The prize-winning argument that the real Cold War wasn't fought in Berlin or Washington but across the Third World, where the superpowers' proxy fights left the deepest scars. Read it to see the conflict the way most of the planet actually experienced it.

The Cuban Missile Crisis from inside the Kremlin, built on Soviet documents nobody in the West had seen before. The other half of the story — what Khrushchev was actually thinking while Washington sweated.

Co-written by a top KGB colonel who spent years secretly working for British intelligence, this is the Soviet security service told from the inside out. As close to the real ledger of the spy war as you're going to get.

Drawn from KGB files, the documented account of Soviet espionage inside America — the agents, the networks, and how deep the penetration actually ran. The receipts behind the arguments people had been having for fifty years.

Two of the CIA officers who spent years hunting the mole that was getting their agents executed — and the mole turned out to be one of their own, Aldrich Ames. Written by the women who caught him, it's counterintelligence from the inside: slow, grinding, personal, and the reason Ames is in a cell instead of a corner office.

The Attorney General's firsthand account of the thirteen days his brother spent deciding whether the world would keep existing. Short, tense, and self-serving in the way insider memoirs always are — read it alongside Dobbs to see what the room actually looked like.

The only man to rise from CIA analyst to Director to SecDef tells the endgame from inside the building. Gates watched five presidents run the Soviet account and lived to grade their homework — a rare insider view that mostly resists the urge to airbrush.
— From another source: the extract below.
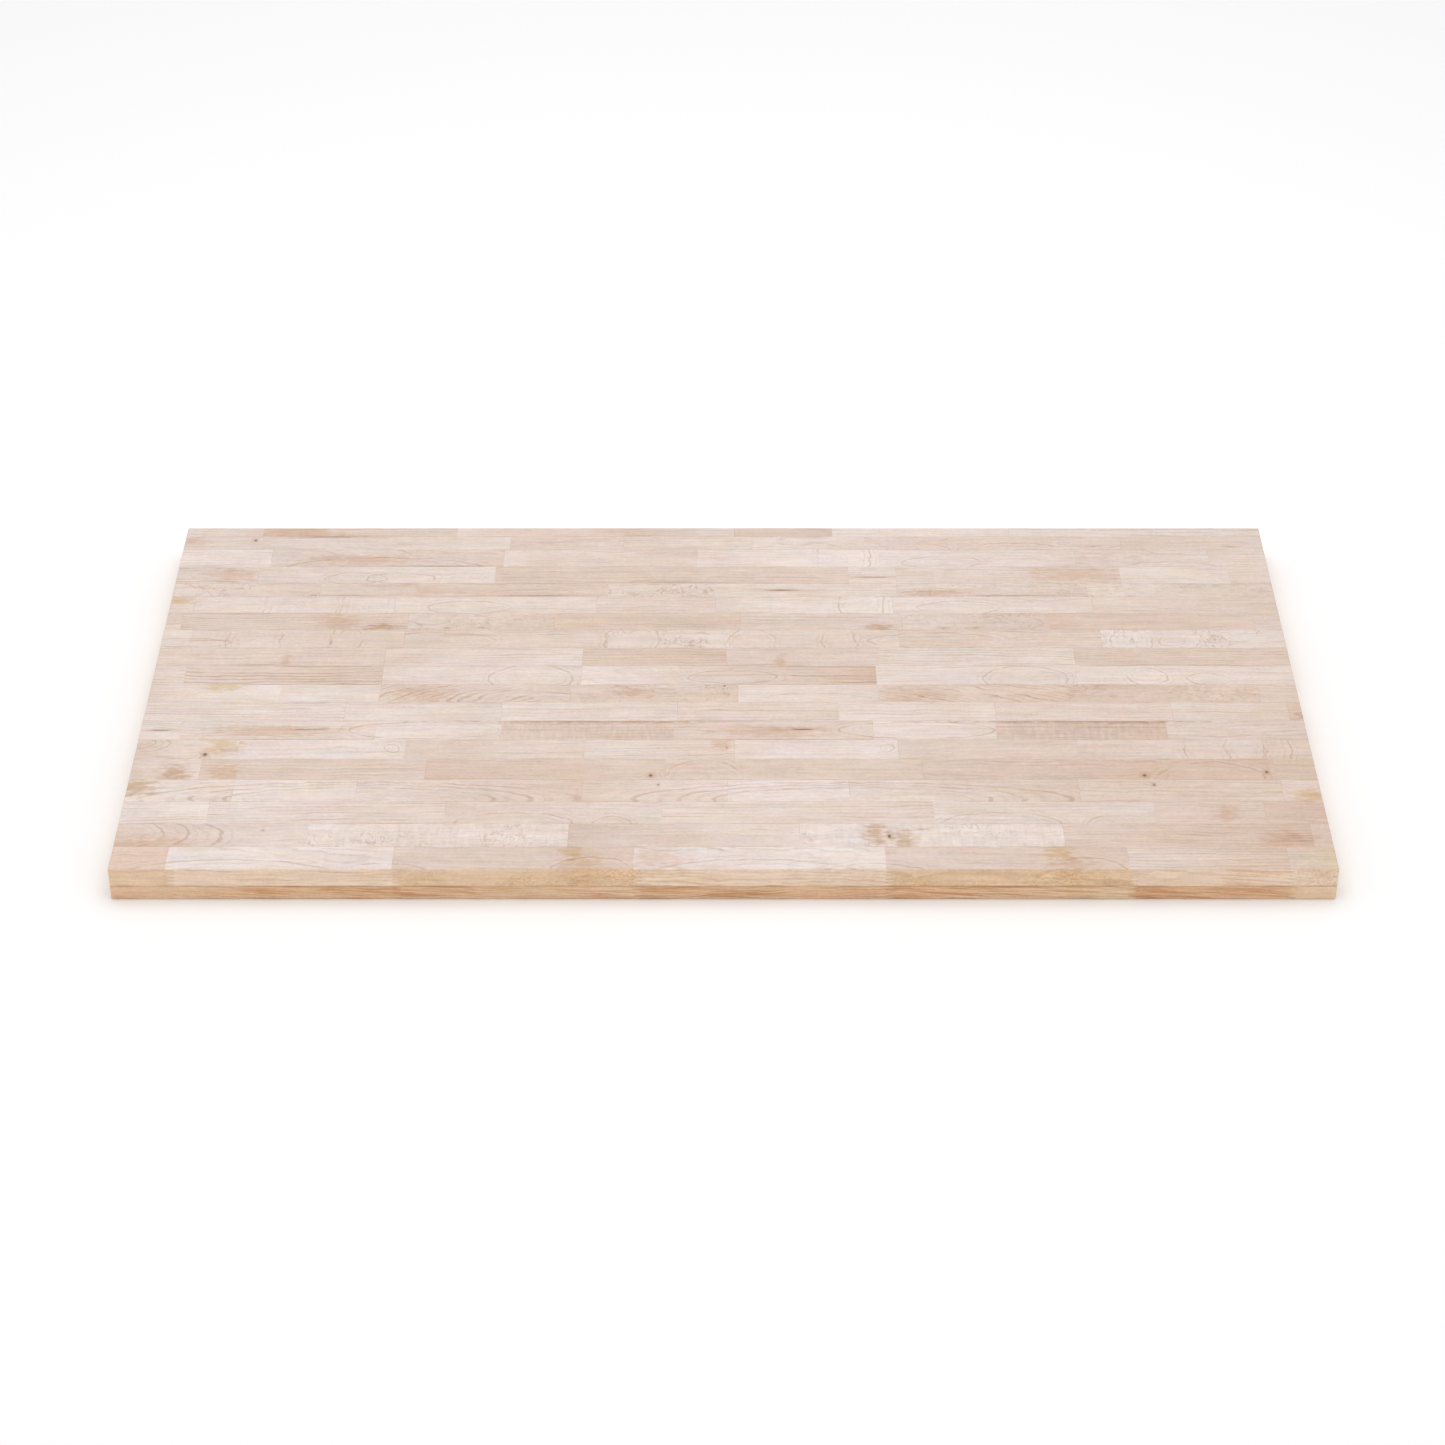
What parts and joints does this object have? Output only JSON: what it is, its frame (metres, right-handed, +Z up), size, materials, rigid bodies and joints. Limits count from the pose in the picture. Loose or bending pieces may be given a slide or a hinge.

John Foster Dulles ran State, Allen Dulles ran the CIA, and between them the two brothers reshaped half the planet's governments to taste. A hard look at the overthrows and coups run out of Washington in the name of holding the line.

The novel that invented the modern technothriller and launched Jack Ryan: a Soviet sub captain tries to defect with the fleet's best boat, and both navies go looking. Cold War cat-and-mouse under the ice, and still the gold standard for the genre.